The bill under consideration, since signed into law, requires public schools to teach that the United States is a “compound constitutional republic.” The curriculum also must provide a “thorough study” of key historical documents, it says, such as the U.S. Constitution, the Mayflower Compact, and Supreme Court decisions.

Speaking in opposition, Rep. Carol Spackman Moss said the bill represented a “slippery slope”—indeed a “double black diamond slope”—of legislative interference. “A ‘no’ vote on this just would say, we don’t believe in micromanaging the curriculum,” the Democrat argued.

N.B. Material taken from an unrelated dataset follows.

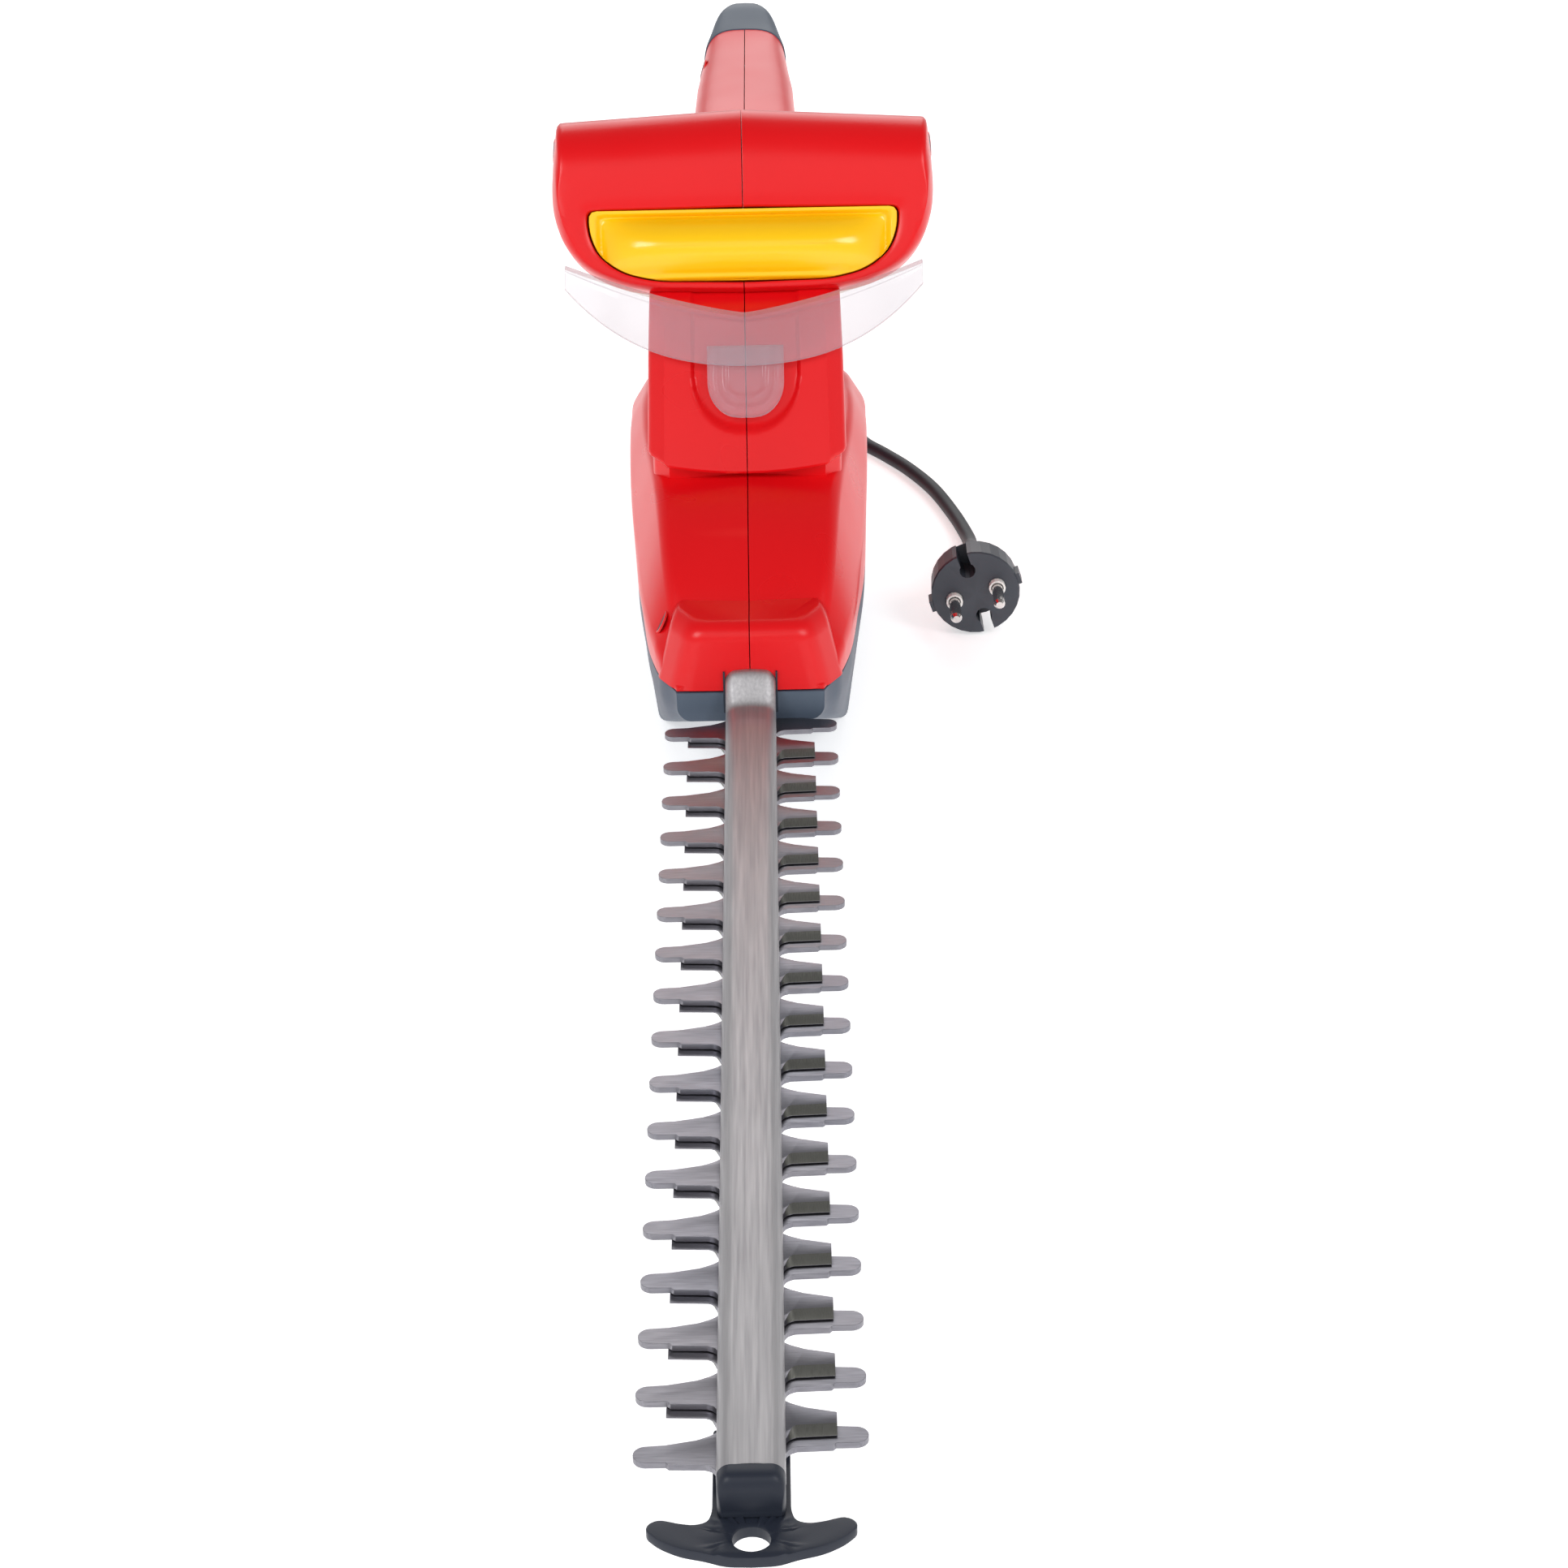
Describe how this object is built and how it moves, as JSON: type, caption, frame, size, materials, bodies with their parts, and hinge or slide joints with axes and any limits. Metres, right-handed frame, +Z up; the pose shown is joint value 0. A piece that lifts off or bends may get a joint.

Although decisions on what gets taught are usually seen as the purview of school districts and state school boards, the legislators in Utah aren’t the first, and certainly won’t be the last, state lawmakers to try to influence the curriculum. Other recent examples span the country and content areas—civics and science, financial literacy, arts education, sex education, and anti-bullying measures that call on schools to work the issue into health classes.

Especially in a time of tight state and district budgets, and in the face of an already crowded curriculum, some observers suggest that such measures can prove particularly burdensome.

But whether sponsored by Republicans or Democrats, the legislative proposals keep coming.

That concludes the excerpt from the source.